People will worry about size with McDowell but watch how he plays and there aren’t more than 5 times where you see him get washed out of his gap inside. I don’t see that changing at the next level with the way he plays. He’ll continue to wreak havoc.

Where he gets in trouble is where you’d expect a 6’6 guy to get in trouble. Standing up after initial contact. This was still a rarity which says something about the kind of anchor McDowell possesses. If anything, he created running lanes by trying to win with an arm over and that caused him to lose gap responsibility.


One area where I made a mistake with Joey Bosa last year was dinging him for his 1st step, but not taking into account how much ground he covered on his 2nd and 3rd step. I’ve learned from that.

With McDowell, his toolbox is full. All the physical gifts in the world. He covers ground at his size that guys 30 pounds lighter would kill for. Sparty kicked him to the edge on passing downs and we got a chance to see McDowell showcase his raw athleticism.

That is against the best left tackle in the draft. When we’re talking about the toolbox, that’s not just bursting past with explosion. That’s using your hands as well in one fluid movement to get by the tackle. Again, guys this size aren’t supposed to do that.

Word is he played at 285 this year which makes these more impressive. I’m guessing he’ll drop 7-10 pounds for the combine. That’s him beating another 1st round tackle, just next year. That is his go to move. The chop, rip, & dip.

As naturally gifted as McDowell is, he’ll need to sharpen his pass rushing moves. It’s the chop/rip/dip, or a chop/arm over. Those are really the lone moves he has in his arsenal. Other than him being the only threat and being accounted for, this is the reason for his low sack numbers. I want to see him counter to the inside more. Set the tackle up as a pass rusher like he does as a run defender. You’ll see glimpses:

But few and far between. That’s all he needs to do. There’s no real technique required there. He’s just getting the right tackle to move left and right while gaining ground. Since tackles have to respect his speed, they retreat. Too often he settled for trying to win the edge without actually countering so tackles didn’t have to worry about another move. He’s 20 years old for another 4 months. I’m going to safely assume that once he’s put in a position to work full time as a pass rusher that McDowell will develop at least 1 counter. Looking at how he wins against the run, converting speed to power, a coach will really work with McDowell on his bull-rush. That might be enough.

Waning Effort

By all accounts, people in East Lansing say he quit on his team. They don’t support him. Some will say losing got to him. After talking to people that are around the team, I think it’s obvious a change of scenery will do Mcdowell wonders. I don’t really buy too much into the off-field stuff because I’ve seen what he can do when he’s fully engaged. He had plays where he dominated and the rest of the defense is getting blown off the ball.
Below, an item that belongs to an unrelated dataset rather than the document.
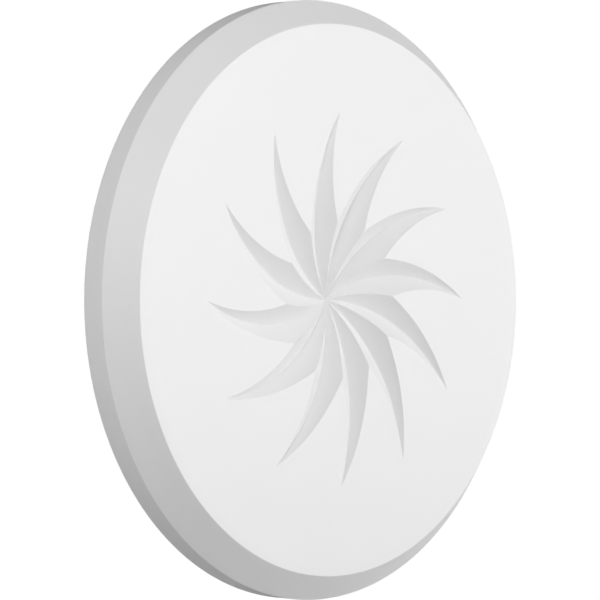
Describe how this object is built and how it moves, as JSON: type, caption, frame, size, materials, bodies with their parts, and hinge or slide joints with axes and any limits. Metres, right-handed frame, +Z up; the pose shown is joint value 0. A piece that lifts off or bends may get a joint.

Not to make excuses for him because not trying late in the season when you’re out of it is unacceptable. But he’s dominated full games at a time. His effort is the least of my concerns.

Why Mcdowell

Ferocious. Active. Under control. Versatile. A finisher. A tone setter. Balanced. Strength. Ideally, Mcdowell would play the 3 technique in Gus Bradley’s defense. In an over front, you put him into the strong side and he just blows sh*t up. Bounce him up and down the line of scrimmage. When you watch him against Northwestern, you see his usage and you see a star.

You see a bit of everything. You see him win from everywhere, even in space. He can do things no other player in this draft class can. I truly mean it when I say he has the highest ceiling of any player in the class. No matter what the team does with Melvin Ingram, you won’t find a better player available at 7 than McDowell.